大国主命の「大国」と読みが似ていたために両者が同一視されるようになり、このような異なる神々の融合を「習合」と呼びます。

これは、日本特有の信仰文化の一例です。

神在月と他の10月の呼び名

神在月は一部の地域で使われる10月の異名ですが、それ以外にも10月を指す和風月名がいくつか存在します。

以下にその一部を紹介します。

醸成月(かみなんづき)

新米で酒造りを行う季節に由来します。

神嘗月(かんなめづき)

収穫を祝う新嘗祭が行われ、翌年の豊作を願う時期であることが背景です。

雷無月(かみなしづき)

雷がほとんど鳴らなくなることから、「雷のない月」と名付けられました。

初霜月(はつしもづき)

初めて霜が降りる時期を示す名前です。

孟冬(もうとう)

「孟」は「初め」を意味し、冬の始まりを象徴する言葉です。

神在月の風習と行事

旧暦10月10日頃から、出雲大社では神々を迎える祭典が始まり、その後も神々を送り出す儀式が続きます。

この時期に供されるのが「神在餅(じんざいもち)」です。

神在餅は小豆と餅を煮込んだ料理で、これが出雲地方の方言で「ずんざい」となり、さらに「ぜんざい」という形で関西地方に広まったといわれています。

ぜんざいの起源には諸説がありますが、江戸初期の文献『祇園物語』や『梅村載筆』に、すでに出雲で食べられていたことが記されています。

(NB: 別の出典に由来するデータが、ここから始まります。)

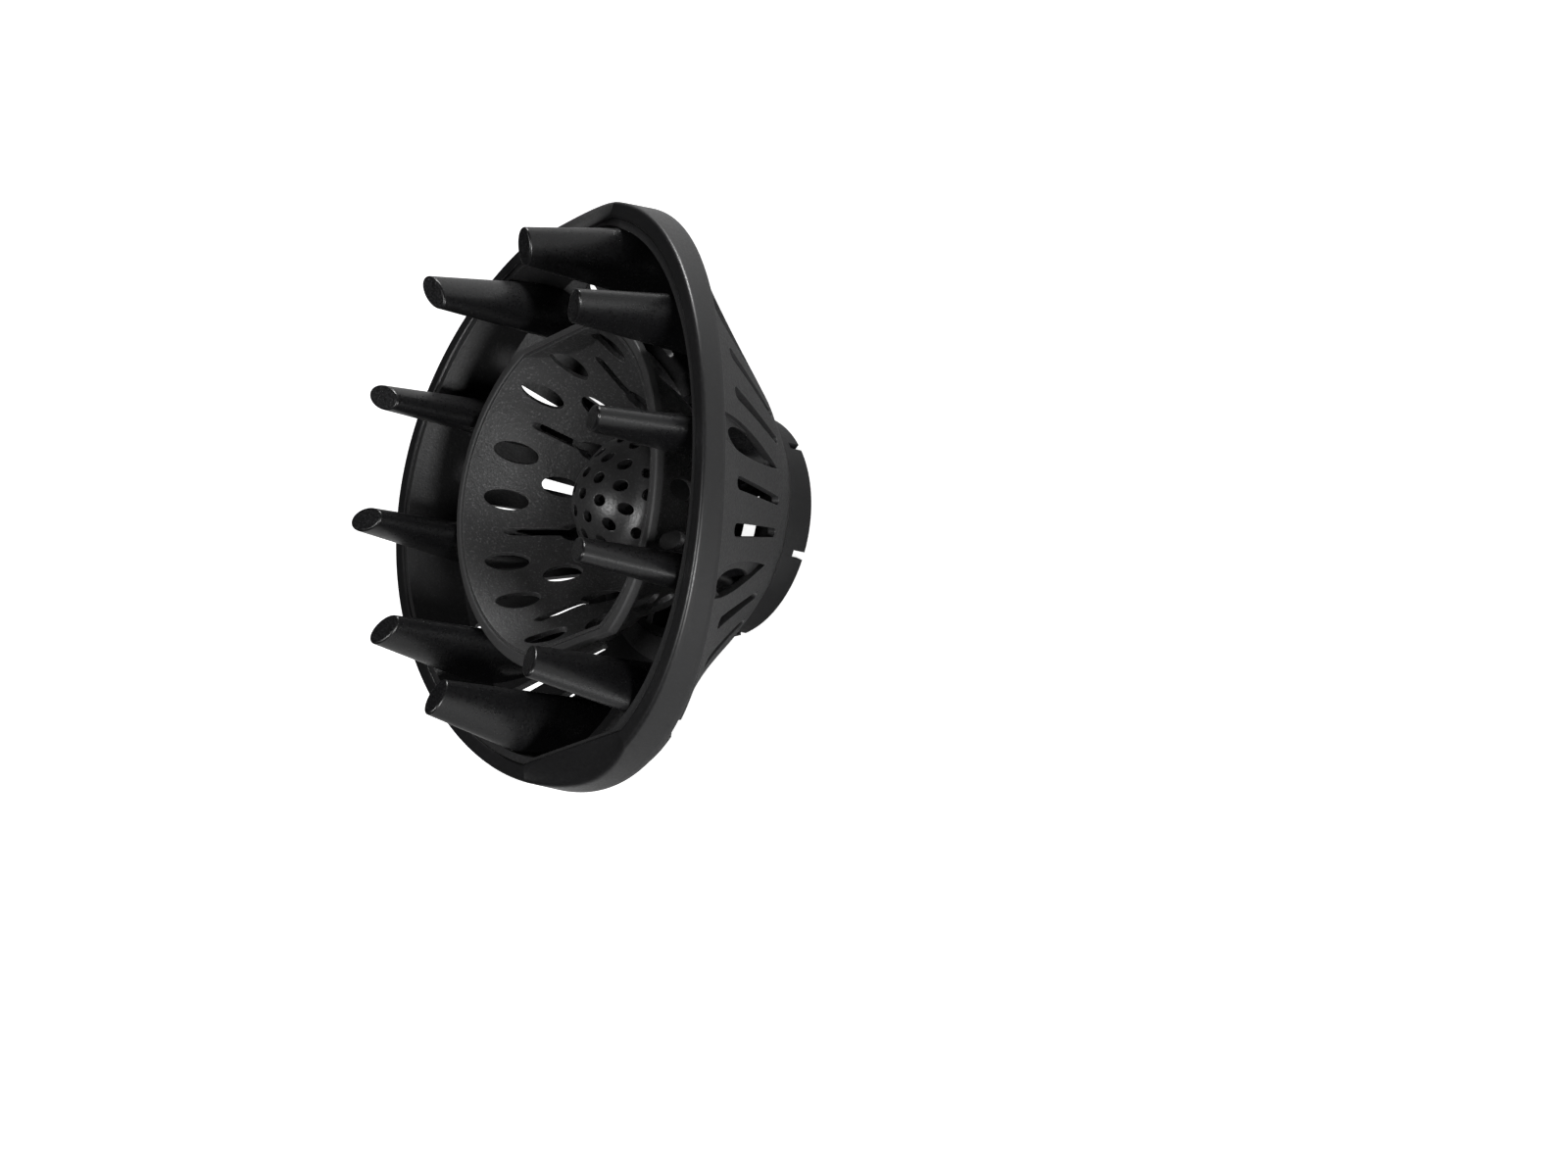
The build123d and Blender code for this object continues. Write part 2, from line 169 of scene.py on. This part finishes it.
def plastic(name, color, rough, depth, tip=False, speck=0.25):
    """Moulded plastic with a spark-eroded grain, whose depth is in millimetres."""
    tree = Tree(name)
    normal, edge = rounded_edges(tree)
    fine = tree.noise(GRAIN_SCALE, 3.0, 0.6)
    coarse = tree.noise(GRAIN_SCALE * 0.38, 2.0)
    height = tree.maths("ADD", tree.maths("MULTIPLY", fine, 0.6), tree.maths("MULTIPLY", coarse, 0.4))
    surface = surface_color(tree, color, edge, speck)
    if tip:
        sparkle = tip_sparkle(tree)
        surface = tree.blend(sparkle, surface, scaled(color, 5.0))
        height = tree.maths("ADD", height, tree.maths("MULTIPLY", sparkle, 1.5))
    roughness = tree.remap(fine, 0.3, 0.7, rough - 0.06, rough + 0.08)
    roughness = tree.maths("SUBTRACT", roughness, tree.maths("MULTIPLY", edge, 0.12))
    tree.join(surface, tree.bsdf.inputs["Base Color"])
    tree.join(roughness, tree.bsdf.inputs["Roughness"])
    tree.join(tree.bump(height, depth * MM, GRAIN_STRENGTH, normal), tree.bsdf.inputs["Normal"])
    return tree.mat


looks = {
    "satin_black": plastic("satin_black", (0.0080, 0.0080, 0.0085), 0.39, 0.03),
    "grained_black": plastic("grained_black", (0.0130, 0.0130, 0.0135), 0.54, 0.24, speck=0.5),
    "bowl_black": plastic("bowl_black", (0.0360, 0.0360, 0.0365), 0.50, 0.36, speck=0.9),
    "finger_black": plastic("finger_black", (0.0048, 0.0048, 0.0052), 0.31, 0.03, tip=True),
    "grille_black": plastic("grille_black", (0.0340, 0.0340, 0.0345), 0.37, 0.14, speck=0.4),
    "inner_black": plastic("inner_black", (0.0060, 0.0060, 0.0065), 0.55, 0.08),
}
# the bowl's ring is in the same slot as the rim, but has a duller finish and a lighter colour; the
# lighter colour is painted light, standing in for the bright band the ring shows under the lamps
bowl_ring_painted_light_look = plastic("bowl_ring_black_painted_light", (0.0360, 0.0360, 0.0365), 0.56, 0.05)


# ---- rim ring with soft edges, in millimetres
RIM_A, RIM_B = 66.0, 74.7
RIM_BAND, RIM_WALL, RIM_ROOF = 3.9, 2.0, 2.2
RIM_Z, RIM_CHORD_Y = 63.3, 66.9
RIM_FRONT_RADIUS, RIM_REAR_RADIUS, RIM_SIDE_HEIGHT = 303.0, 218.0, 6.6
RIM_FLARE = 0.045
FACET_HALF_WIDTH, FACET_SLOPE_END, FACET_SLOPE_GAIN, FACET_FADE = 20.8, 0.2, 0.49, 0.6
OUTER_ROUND, INNER_ROUND = 0.9, 0.6
REAR_GAP, REAR_CHAMFER, REAR_INSET = 0.05, 0.3, 0.003
ROUND_STEPS, SIDE_STEPS = 6, 5
RING_STEPS, CORNER_STEPS, CORNER_SPACING = 480, 12, 0.0015
SMOOTH_ANGLE, WELD_DISTANCE = 40, 1e-7


def arch_height(y, top, radius):
    return top - radius + math.sqrt(radius**2 - y**2)


def front_height(x, y):
    """Front surface of the rim: an arch along Y, with a sloping facet at each end."""
    height = arch_height(y, RIM_Z, RIM_FRONT_RADIUS)
    if abs(x) < FACET_HALF_WIDTH and abs(y) > RIM_CHORD_Y:
        share = max(0.0, 1 - (x / FACET_HALF_WIDTH) ** 2)
        slope = FACET_SLOPE_END + FACET_SLOPE_GAIN * share**FACET_FADE
        chord_z = RIM_Z - RIM_CHORD_Y**2 / (2 * RIM_FRONT_RADIUS)
        height = min(height, chord_z - slope * (abs(y) - RIM_CHORD_Y))
    return height


def outer_point(turn, z):
    """Point of the flared outer side of the rim."""
    flare = RIM_FLARE * (RIM_Z - z)
    return Vector(((RIM_A + flare) * math.sin(turn), (RIM_B + flare) * math.cos(turn), z))


def drawn_in(point, share):
    """The point moved toward the axis by a share of its distance from it."""
    return Vector((point.x * (1 - share), point.y * (1 - share), point.z))


def rim_outside(turn):
    """The underside of the rear edge, then the outer side from there up to the rounding."""
    y = RIM_B * math.cos(turn)
    rear_z = arch_height(y, RIM_Z - RIM_SIDE_HEIGHT, RIM_REAR_RADIUS) + REAR_GAP
    corner = outer_point(turn, rear_z)
    points = [drawn_in(corner, RIM_WALL / RIM_A), drawn_in(corner, REAR_INSET)]
    low = rear_z + REAR_CHAMFER
    high = front_height(RIM_A * math.sin(turn), y) - OUTER_ROUND
    points += [outer_point(turn, low + (high - low) * k / SIDE_STEPS) for k in range(SIDE_STEPS)]
    return points


def rounding(radius):
    """Distances from the edge and from the top along a quarter round, from the side to the top."""
    bends = [math.radians(90 * k / ROUND_STEPS) for k in range(ROUND_STEPS + 1)]
    return [(radius * (1 - math.cos(bend)), radius * (1 - math.sin(bend))) for bend in bends]


def rim_front(turn):
    """The front of the rim from its outer corner to the underside of its roof."""
    outer = Vector((RIM_A * math.sin(turn), RIM_B * math.cos(turn)))
    inner = Vector(((RIM_A - RIM_BAND) * math.sin(turn), (RIM_B - RIM_BAND) * math.cos(turn)))
    inner.y = max(-RIM_CHORD_Y, min(RIM_CHORD_Y, inner.y))
    band = (outer - inner).length
    across = (outer - inner) / band

    def spot(distance, drop):
        place = inner + across * distance
        return Vector((*place, front_height(*place) - drop))

    points = []
    for edge, drop in rounding(OUTER_ROUND):
        corner = spot(band - edge, drop)
        flare = RIM_FLARE * (RIM_Z - corner.z)
        points.append(corner + flare * Vector((math.sin(turn), math.cos(turn), 0)))
    flat = band - INNER_ROUND - OUTER_ROUND
    points += [spot(INNER_ROUND + flat * share, 0.0) for share in (0.75, 0.5, 0.25)]
    points += [spot(edge, drop) for edge, drop in reversed(rounding(INNER_ROUND))]
    points += [spot(0.0, RIM_ROOF), spot(band - RIM_WALL, RIM_ROOF)]
    return points


def ring_turns():
    """Turns all round, closer together where the facets end."""
    turns = {round(2 * math.pi * k / RING_STEPS, 5) for k in range(RING_STEPS)}
    corner = math.asin(FACET_HALF_WIDTH / RIM_A)
    for middle in (corner, math.pi - corner, math.pi + corner, 2 * math.pi - corner):
        for k in range(-CORNER_STEPS, CORNER_STEPS + 1):
            turns.add(round(middle + CORNER_SPACING * k, 5))
    return sorted(turns)


def loft_mesh(name, sections):
    """Closed mesh through a ring of sections that all have the same number of points."""
    count, total = len(sections[0]), len(sections)
    verts = [point * MM for section in sections for point in section]
    faces = []
    for i in range(total):
        j = (i + 1) % total
        for k in range(count):
            m = (k + 1) % count
            faces.append((i * count + k, j * count + k, j * count + m, i * count + m))
    mesh = bpy.data.meshes.new(name)
    mesh.from_pydata(verts, [], faces)
    return mesh


def tidy_mesh(mesh):
    """Merges doubles, faces the normals outward and keeps only the sharper edges sharp."""
    bm = bmesh.new()
    bm.from_mesh(mesh)
    bmesh.ops.remove_doubles(bm, verts=bm.verts, dist=WELD_DISTANCE)
    bmesh.ops.recalc_face_normals(bm, faces=bm.faces)
    limit = math.radians(SMOOTH_ANGLE)
    for face in bm.faces:
        face.smooth = True
    for edge in bm.edges:
        edge.smooth = len(edge.link_faces) == 2 and edge.calc_face_angle(0.0) < limit
    bm.to_mesh(mesh)
    bm.free()


def add_piece(name, mesh, node):
    piece = bpy.data.objects.new(name, mesh)
    bpy.context.scene.collection.objects.link(piece)
    piece.data.materials.append(looks[slot_of[node]])
    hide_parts(node)
    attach(piece, "root")


rim_sections = [rim_outside(turn) + rim_front(turn) for turn in ring_turns()]
rim_mesh = loft_mesh("rim_ring_soft", rim_sections)
tidy_mesh(rim_mesh)
add_piece("rim_ring_soft", rim_mesh, "rim_ring")

# each CAD part gets its slot's look, but the bowl's ring gets the copy whose lighter colour is painted
# light
for name, obj in nodes.items():
    obj.data.materials.clear()
    obj.data.materials.append(bowl_ring_painted_light_look if name == "bowl_rim_ring" else looks[slot_of[name]])


# ---- stage: pale floor and soft studio light
FLOOR_SIZE, FLOOR_GAP = 14, 0.2 * MM
LIGHT_TARGET = (0, 0, 0.045)


def make_floor():
    bpy.ops.mesh.primitive_plane_add(size=FLOOR_SIZE, location=(0, 0, cad_box[0][2] - FLOOR_GAP))
    floor = bpy.context.object
    floor.name = "floor"
    tree = Tree("floor_white")
    tree.bsdf.inputs["Roughness"].default_value = 0.9
    cloud = tree.remap(tree.noise(3.0), 0.3, 0.7)
    tree.join(tree.blend(cloud, (0.78, 0.78, 0.78), (0.82, 0.82, 0.82)), tree.bsdf.inputs["Base Color"])
    tree.bsdf.inputs["Emission Color"].default_value = (1, 1, 1, 1)
    path = tree.add("ShaderNodeLightPath")
    glow = tree.maths("MULTIPLY", path.outputs["Is Camera Ray"], 0.9)
    tree.join(glow, tree.bsdf.inputs["Emission Strength"])
    floor.data.materials.append(tree.mat)


def make_world(strength):
    world = bpy.data.worlds.new("studio")
    bpy.context.scene.world = world
    world.use_nodes = True
    background = world.node_tree.nodes["Background"]
    background.inputs["Color"].default_value = (1, 1, 1, 1)
    background.inputs["Strength"].default_value = strength


def area_light(name, place, size, power):
    data = bpy.data.lights.new(name, "AREA")
    data.shape = "DISK"
    data.size = size
    data.energy = power
    light = bpy.data.objects.new(name, data)
    light.location = place
    light.rotation_euler = (Vector(LIGHT_TARGET) - Vector(place)).to_track_quat("-Z", "Y").to_euler()
    bpy.context.scene.collection.objects.link(light)


make_floor()
make_world(0.008)
area_light("key", (1.15, -0.90, 0.30), 0.4, 18)
area_light("front", (0.12, -0.42, 1.30), 0.3, 9.5)
area_light("top", (0.40, 1.25, 0.1), 0.5, 23)


# ---- camera: a long lens from the front and one side
VIEW_TARGET = (0, 0, RIM_Z * MM)
VIEW_TOWARD, VIEW_UP = (0.76891, -0.30662, 0.56104), (0.25502, 0.95176, 0.17065)
VIEW_DISTANCE = 1.133
LENS, SENSOR = 103.725, 36
SHIFT_X, SHIFT_Y = 0.15418, -0.06601


def make_camera():
    toward = Vector(VIEW_TOWARD).normalized()
    right = Vector(VIEW_UP).cross(toward).normalized()
    up = toward.cross(right).normalized()
    data = bpy.data.cameras.new("camera")
    camera = bpy.data.objects.new("camera", data)
    bpy.context.scene.collection.objects.link(camera)
    spin = Matrix((right, up, toward)).transposed()
    place = Vector(VIEW_TARGET) + VIEW_DISTANCE * toward
    camera.matrix_world = Matrix.Translation(place) @ spin.to_4x4()
    data.sensor_width = SENSOR
    data.lens = LENS
    data.shift_x = SHIFT_X
    data.shift_y = SHIFT_Y
    data.clip_start = 0.01
    data.dof.use_dof = False
    bpy.context.scene.camera = camera


make_camera()
bpy.context.scene.view_settings.view_transform = "Standard"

現在では出雲の名物として「ぜんざい」を広めるため、2007年より毎年10月31日を「出雲ぜんざいの日」と定めています。

普段あまり食べる機会がない方も、この日にぜひ味わってみてはいかがでしょうか。

出雲大社で行われる主な祭事

出雲大社では全国から集まった神々を迎えて祀るため、多彩な神事が執り行われます。

・神迎祭(旧暦10月10日) 
・神在祭(旧暦10月11日、15日、17日) 
・龍蛇神講大祭 
・縁結大祭(旧暦10月15日、17日) 
・神等去出祭(旧暦10月17日、26日)

これらの神事は総じて「神在祭」と呼ばれています。

なお、一部の儀式は非公開のため、見学の際には静粛を保ち、神事の妨げにならないよう配慮しましょう。

また、神在祭の時期は一年で最も参拝者が多くなるため、周辺道路で交通規制が実施されることがあります。

車で訪れる際には事前に情報を確認し、安全に参拝を楽しんでください。

まとめ

「神在月」という言葉は、神々が出雲大社に集う特別な月を象徴しています。

そのため、一般的な呼称ではなく、特定の地域で用いられる表現です。

とはいえ、日本中の神々が一堂に会するという発想は、聞くだけでも神秘的でありがたい気持ちになりますよね。

なお、すべての神々が出雲へ集まるわけではなく、一部の神々は各地で留守を守っているとされています。

その代表的な存在が「えびす様」です。

えびす様は商売繁盛の神としても親しまれており、お留守番の神様にも感謝の気持ちを忘れずにいたいものです。